**Short problem**
Using the listing below, please gather every line containing the word "record".

## START

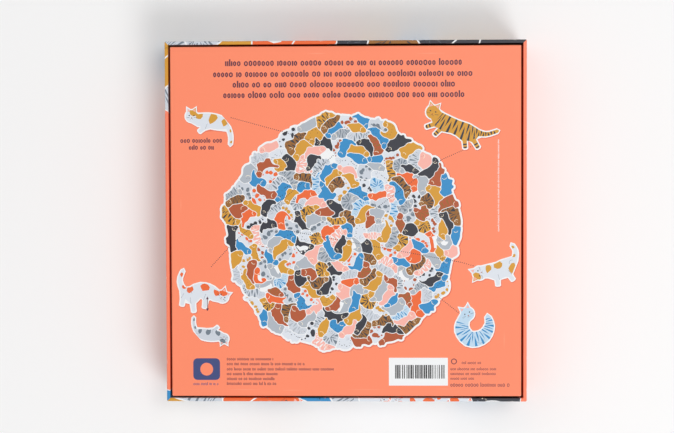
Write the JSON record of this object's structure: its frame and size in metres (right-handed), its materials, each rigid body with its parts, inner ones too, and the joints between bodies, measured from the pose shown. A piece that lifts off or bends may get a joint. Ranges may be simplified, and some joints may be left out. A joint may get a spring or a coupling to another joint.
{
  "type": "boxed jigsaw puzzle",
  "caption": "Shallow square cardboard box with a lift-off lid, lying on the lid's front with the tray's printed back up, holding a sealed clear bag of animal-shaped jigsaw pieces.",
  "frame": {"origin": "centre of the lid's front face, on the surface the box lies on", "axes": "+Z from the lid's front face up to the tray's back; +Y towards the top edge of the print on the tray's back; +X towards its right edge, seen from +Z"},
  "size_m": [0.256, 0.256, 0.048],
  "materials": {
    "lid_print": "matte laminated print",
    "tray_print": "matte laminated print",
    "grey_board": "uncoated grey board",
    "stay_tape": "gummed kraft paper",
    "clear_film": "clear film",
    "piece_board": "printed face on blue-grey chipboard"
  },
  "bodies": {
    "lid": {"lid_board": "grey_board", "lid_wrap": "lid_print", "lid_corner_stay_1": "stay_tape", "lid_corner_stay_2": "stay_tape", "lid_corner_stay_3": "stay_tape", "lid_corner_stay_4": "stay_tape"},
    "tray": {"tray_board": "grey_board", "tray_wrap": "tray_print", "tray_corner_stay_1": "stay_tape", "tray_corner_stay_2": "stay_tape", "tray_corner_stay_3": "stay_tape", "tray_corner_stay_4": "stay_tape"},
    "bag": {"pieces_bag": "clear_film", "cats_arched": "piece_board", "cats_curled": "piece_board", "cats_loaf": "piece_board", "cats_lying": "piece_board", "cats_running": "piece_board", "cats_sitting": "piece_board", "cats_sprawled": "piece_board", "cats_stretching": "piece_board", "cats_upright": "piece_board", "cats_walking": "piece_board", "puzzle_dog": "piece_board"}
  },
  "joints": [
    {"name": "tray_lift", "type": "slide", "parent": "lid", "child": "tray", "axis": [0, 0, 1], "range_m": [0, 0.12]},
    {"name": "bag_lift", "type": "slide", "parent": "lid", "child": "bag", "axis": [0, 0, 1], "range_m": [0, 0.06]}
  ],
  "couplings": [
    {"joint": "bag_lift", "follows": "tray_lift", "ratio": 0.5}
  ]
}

## END
## START

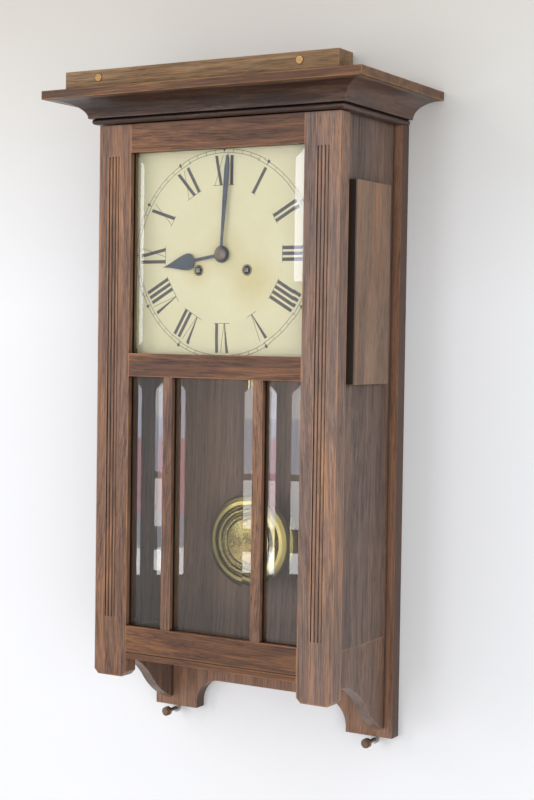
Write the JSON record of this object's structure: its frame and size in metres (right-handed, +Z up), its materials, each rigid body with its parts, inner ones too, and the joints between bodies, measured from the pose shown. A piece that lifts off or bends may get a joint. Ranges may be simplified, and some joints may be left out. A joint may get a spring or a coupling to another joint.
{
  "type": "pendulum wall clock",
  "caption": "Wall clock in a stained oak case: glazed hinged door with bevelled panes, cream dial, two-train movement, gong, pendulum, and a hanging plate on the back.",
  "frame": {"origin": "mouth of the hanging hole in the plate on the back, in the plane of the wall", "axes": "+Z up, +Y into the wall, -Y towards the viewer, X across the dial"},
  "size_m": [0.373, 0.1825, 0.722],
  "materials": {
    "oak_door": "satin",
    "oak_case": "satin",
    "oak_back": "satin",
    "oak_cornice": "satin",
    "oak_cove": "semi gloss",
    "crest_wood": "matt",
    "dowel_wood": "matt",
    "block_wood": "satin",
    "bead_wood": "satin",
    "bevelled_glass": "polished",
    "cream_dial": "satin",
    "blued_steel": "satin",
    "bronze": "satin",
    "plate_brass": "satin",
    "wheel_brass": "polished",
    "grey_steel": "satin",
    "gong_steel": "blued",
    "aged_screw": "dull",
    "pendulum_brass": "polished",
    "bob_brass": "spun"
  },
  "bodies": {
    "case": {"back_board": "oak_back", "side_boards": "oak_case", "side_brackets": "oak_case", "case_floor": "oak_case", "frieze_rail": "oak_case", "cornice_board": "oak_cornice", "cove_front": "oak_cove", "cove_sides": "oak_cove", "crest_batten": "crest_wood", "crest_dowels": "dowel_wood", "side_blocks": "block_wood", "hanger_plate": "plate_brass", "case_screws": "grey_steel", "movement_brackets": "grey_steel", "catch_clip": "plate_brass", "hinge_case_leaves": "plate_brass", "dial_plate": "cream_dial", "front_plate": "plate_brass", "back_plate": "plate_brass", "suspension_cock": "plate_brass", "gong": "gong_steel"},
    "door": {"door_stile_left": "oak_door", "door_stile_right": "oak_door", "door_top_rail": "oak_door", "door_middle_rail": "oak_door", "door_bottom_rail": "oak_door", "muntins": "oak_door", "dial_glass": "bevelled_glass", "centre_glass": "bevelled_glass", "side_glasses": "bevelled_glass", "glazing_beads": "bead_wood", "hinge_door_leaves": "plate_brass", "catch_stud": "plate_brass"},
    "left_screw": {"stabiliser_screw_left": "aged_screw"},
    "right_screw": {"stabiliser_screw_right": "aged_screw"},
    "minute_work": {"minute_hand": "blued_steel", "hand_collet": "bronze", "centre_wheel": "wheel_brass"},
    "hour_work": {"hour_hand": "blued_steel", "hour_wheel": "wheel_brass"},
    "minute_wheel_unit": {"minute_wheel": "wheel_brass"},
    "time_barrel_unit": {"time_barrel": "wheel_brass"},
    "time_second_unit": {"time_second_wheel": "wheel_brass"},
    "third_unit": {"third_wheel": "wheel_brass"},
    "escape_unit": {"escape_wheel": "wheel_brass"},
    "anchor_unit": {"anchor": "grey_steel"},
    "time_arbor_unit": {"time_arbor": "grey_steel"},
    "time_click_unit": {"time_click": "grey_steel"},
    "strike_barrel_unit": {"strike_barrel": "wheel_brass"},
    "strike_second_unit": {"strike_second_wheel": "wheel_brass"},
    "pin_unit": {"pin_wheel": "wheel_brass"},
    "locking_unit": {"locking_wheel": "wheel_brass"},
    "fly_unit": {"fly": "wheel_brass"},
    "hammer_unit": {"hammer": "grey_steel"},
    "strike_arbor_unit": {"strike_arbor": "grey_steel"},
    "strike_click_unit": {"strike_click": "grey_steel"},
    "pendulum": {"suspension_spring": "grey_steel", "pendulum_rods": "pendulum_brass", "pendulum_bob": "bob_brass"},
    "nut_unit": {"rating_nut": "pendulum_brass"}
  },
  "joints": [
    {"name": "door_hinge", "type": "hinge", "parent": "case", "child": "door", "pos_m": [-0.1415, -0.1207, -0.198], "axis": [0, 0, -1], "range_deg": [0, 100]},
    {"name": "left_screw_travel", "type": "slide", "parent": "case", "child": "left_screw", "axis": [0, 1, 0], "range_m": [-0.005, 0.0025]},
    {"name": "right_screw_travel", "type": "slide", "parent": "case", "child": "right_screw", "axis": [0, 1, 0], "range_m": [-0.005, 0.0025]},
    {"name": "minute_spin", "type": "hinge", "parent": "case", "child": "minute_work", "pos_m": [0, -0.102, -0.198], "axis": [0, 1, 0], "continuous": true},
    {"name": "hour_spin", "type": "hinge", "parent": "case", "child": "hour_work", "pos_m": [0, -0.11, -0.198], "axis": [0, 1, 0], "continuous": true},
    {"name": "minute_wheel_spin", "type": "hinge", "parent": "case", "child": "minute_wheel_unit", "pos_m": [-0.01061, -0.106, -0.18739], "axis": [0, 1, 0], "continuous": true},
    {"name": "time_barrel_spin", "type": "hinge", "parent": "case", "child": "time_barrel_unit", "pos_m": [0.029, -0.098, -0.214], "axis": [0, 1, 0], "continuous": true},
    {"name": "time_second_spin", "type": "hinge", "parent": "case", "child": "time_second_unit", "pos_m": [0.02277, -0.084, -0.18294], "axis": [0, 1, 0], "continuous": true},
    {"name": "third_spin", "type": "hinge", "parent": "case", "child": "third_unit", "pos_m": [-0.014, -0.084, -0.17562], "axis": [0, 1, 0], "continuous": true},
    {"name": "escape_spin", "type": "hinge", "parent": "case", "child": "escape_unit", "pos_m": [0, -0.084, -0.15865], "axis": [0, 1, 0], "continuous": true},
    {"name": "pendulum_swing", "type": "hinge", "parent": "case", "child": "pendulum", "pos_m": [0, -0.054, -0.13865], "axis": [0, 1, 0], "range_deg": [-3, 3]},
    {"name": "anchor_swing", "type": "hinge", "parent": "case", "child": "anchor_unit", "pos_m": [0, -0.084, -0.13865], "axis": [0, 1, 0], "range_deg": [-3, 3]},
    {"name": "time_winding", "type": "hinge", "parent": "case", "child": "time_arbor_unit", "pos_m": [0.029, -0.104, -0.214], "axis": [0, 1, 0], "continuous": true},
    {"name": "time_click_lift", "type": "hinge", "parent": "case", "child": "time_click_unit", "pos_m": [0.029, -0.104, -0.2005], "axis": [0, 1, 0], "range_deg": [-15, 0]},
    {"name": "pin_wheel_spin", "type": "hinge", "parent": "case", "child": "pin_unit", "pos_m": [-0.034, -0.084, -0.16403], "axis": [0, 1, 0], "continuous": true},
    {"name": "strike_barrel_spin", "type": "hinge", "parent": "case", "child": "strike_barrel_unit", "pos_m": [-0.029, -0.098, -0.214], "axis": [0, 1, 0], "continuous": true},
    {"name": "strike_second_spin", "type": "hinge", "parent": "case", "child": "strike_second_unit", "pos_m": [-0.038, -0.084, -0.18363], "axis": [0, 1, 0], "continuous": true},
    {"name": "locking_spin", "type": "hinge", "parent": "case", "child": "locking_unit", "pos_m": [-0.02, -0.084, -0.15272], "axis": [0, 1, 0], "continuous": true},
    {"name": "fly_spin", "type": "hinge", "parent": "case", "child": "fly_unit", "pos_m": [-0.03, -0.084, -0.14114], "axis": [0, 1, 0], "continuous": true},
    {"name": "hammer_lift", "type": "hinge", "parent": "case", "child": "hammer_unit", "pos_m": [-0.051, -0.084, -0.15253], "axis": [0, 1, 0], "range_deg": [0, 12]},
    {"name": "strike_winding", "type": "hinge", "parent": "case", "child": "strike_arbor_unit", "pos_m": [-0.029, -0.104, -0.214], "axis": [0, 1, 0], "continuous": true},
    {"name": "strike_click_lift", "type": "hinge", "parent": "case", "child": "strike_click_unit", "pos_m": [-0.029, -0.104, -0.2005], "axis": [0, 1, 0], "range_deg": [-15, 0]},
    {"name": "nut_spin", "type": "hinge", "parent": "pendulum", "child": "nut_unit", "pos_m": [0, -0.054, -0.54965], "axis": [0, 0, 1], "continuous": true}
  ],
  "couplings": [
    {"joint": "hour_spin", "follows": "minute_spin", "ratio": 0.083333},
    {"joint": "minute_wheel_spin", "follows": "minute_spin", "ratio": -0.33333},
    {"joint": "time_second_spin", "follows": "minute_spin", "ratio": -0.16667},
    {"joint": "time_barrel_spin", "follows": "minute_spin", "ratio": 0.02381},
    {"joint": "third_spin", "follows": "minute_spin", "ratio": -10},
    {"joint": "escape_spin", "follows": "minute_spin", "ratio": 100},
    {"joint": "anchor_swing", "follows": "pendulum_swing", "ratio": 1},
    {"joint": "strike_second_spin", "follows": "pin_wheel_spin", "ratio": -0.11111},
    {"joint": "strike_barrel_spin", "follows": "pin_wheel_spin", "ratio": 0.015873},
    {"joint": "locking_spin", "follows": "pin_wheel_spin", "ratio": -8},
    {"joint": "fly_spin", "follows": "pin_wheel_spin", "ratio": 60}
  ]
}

## END
## START

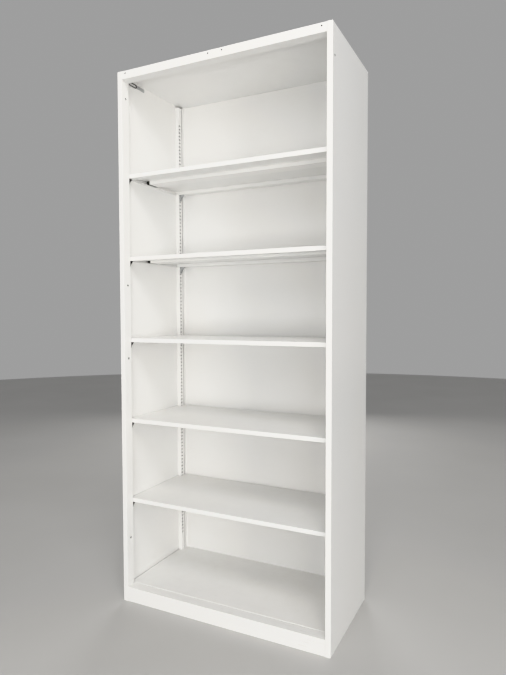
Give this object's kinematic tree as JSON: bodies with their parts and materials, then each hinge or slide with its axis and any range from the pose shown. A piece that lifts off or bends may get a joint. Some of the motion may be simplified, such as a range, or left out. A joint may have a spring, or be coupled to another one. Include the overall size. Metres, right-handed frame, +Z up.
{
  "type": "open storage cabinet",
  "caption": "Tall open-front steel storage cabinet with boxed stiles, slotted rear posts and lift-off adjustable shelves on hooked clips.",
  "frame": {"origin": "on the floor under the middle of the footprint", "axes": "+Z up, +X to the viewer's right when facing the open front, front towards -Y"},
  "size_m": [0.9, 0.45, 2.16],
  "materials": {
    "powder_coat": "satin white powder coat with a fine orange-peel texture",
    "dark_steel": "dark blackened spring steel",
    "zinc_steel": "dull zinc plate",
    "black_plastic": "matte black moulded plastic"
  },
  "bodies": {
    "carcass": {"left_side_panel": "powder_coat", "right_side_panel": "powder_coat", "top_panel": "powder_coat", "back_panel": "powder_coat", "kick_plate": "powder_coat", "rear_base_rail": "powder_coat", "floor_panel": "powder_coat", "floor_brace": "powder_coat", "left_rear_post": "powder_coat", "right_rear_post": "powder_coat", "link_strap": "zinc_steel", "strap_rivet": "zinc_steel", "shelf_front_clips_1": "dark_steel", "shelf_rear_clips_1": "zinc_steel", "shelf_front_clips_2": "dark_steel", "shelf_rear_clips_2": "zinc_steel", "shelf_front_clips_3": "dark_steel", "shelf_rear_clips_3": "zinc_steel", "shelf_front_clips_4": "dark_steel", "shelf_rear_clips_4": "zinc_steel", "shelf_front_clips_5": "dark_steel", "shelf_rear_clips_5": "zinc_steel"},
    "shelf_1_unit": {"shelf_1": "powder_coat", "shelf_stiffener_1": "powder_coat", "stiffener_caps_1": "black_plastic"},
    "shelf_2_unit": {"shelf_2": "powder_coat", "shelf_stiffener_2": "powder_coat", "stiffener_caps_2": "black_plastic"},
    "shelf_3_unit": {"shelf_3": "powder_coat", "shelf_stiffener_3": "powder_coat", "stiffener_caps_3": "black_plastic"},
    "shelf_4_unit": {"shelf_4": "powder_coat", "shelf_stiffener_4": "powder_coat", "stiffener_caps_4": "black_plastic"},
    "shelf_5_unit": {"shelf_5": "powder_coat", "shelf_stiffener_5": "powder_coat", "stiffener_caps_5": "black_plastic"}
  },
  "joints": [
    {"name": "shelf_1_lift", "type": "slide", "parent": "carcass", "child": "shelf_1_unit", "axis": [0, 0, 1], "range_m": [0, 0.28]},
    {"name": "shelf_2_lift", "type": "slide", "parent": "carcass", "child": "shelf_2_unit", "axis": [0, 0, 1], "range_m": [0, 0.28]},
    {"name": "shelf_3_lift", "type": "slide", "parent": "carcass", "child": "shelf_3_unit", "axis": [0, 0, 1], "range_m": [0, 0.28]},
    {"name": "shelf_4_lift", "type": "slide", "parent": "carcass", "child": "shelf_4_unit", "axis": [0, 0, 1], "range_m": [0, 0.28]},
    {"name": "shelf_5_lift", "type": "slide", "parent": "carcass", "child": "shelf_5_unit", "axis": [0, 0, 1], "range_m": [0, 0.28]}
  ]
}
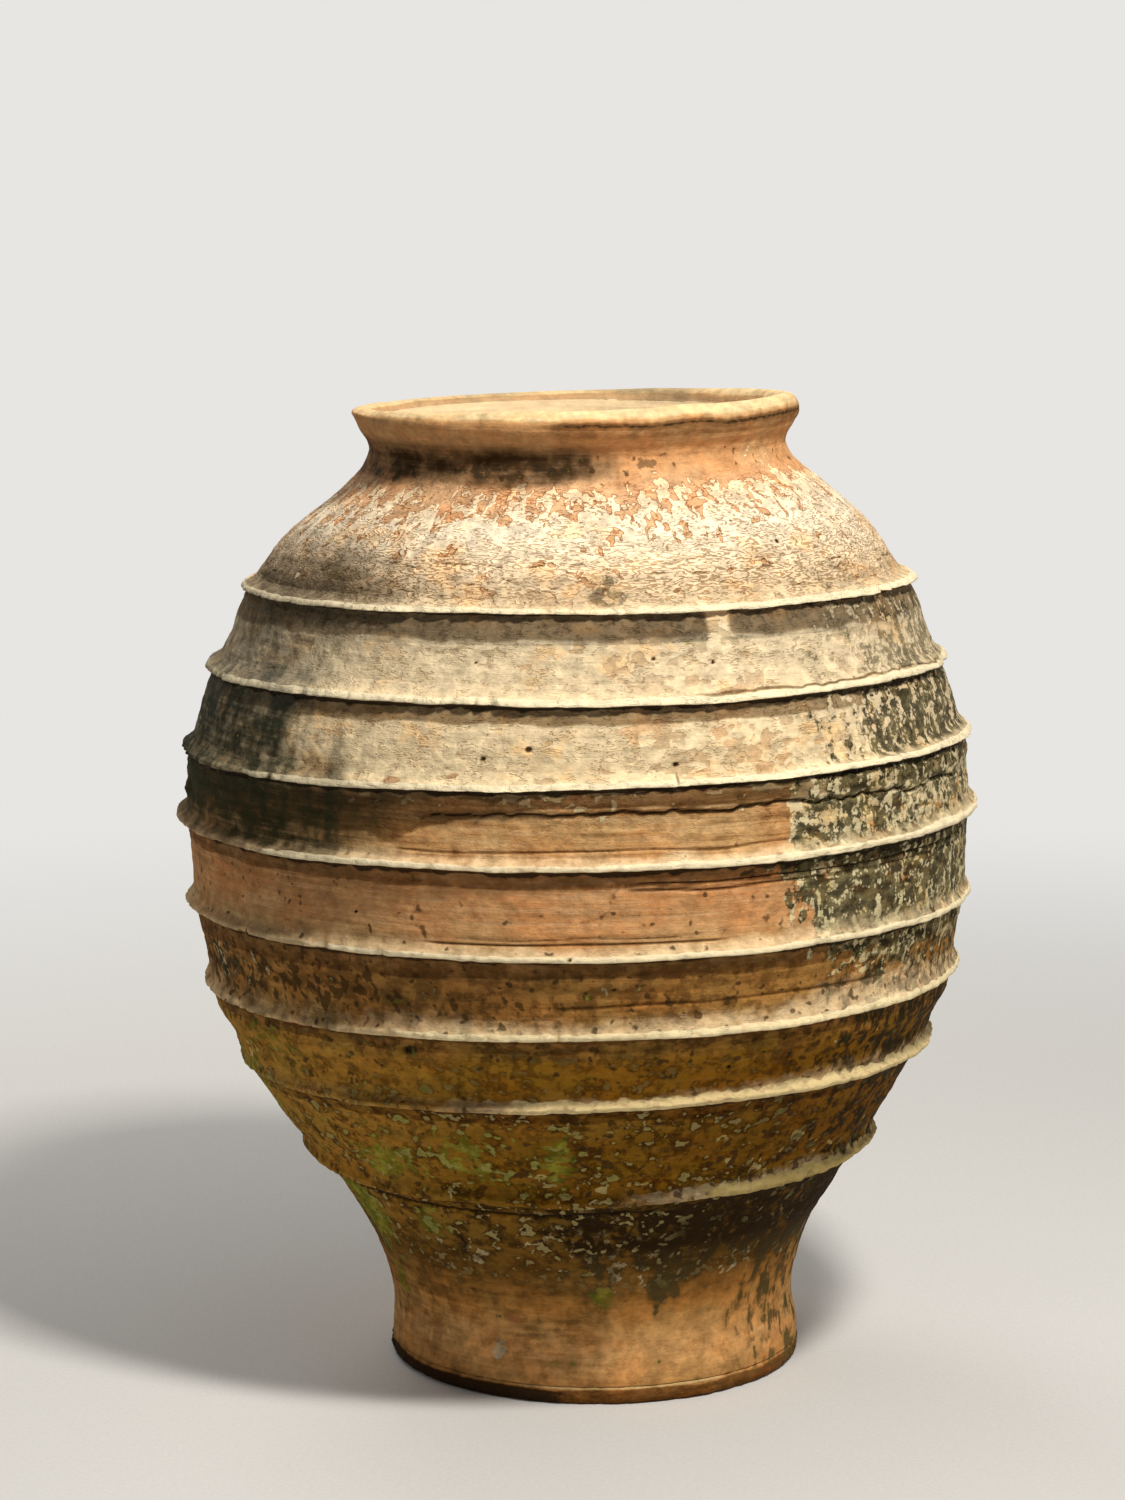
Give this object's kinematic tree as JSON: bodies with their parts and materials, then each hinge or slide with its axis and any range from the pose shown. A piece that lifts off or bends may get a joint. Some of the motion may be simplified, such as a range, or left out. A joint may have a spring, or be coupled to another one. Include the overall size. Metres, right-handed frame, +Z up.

## END

**Complete answer**
Write the JSON record of this object's structure: its frame and size in metres (right-handed), its materials, each rigid body with its parts, inner ones too, and the joints between bodies, measured from the pose shown. A piece that lifts off or bends may get a joint. Ranges may be simplified, and some joints may be left out. A joint may get a spring or a coupling to another joint.
Write the JSON record of this object's structure: its frame and size in metres (right-handed, +Z up), its materials, each rigid body with its parts, inner ones too, and the joints between bodies, measured from the pose shown. A piece that lifts off or bends may get a joint. Ranges may be simplified, and some joints may be left out. A joint may get a spring or a coupling to another joint.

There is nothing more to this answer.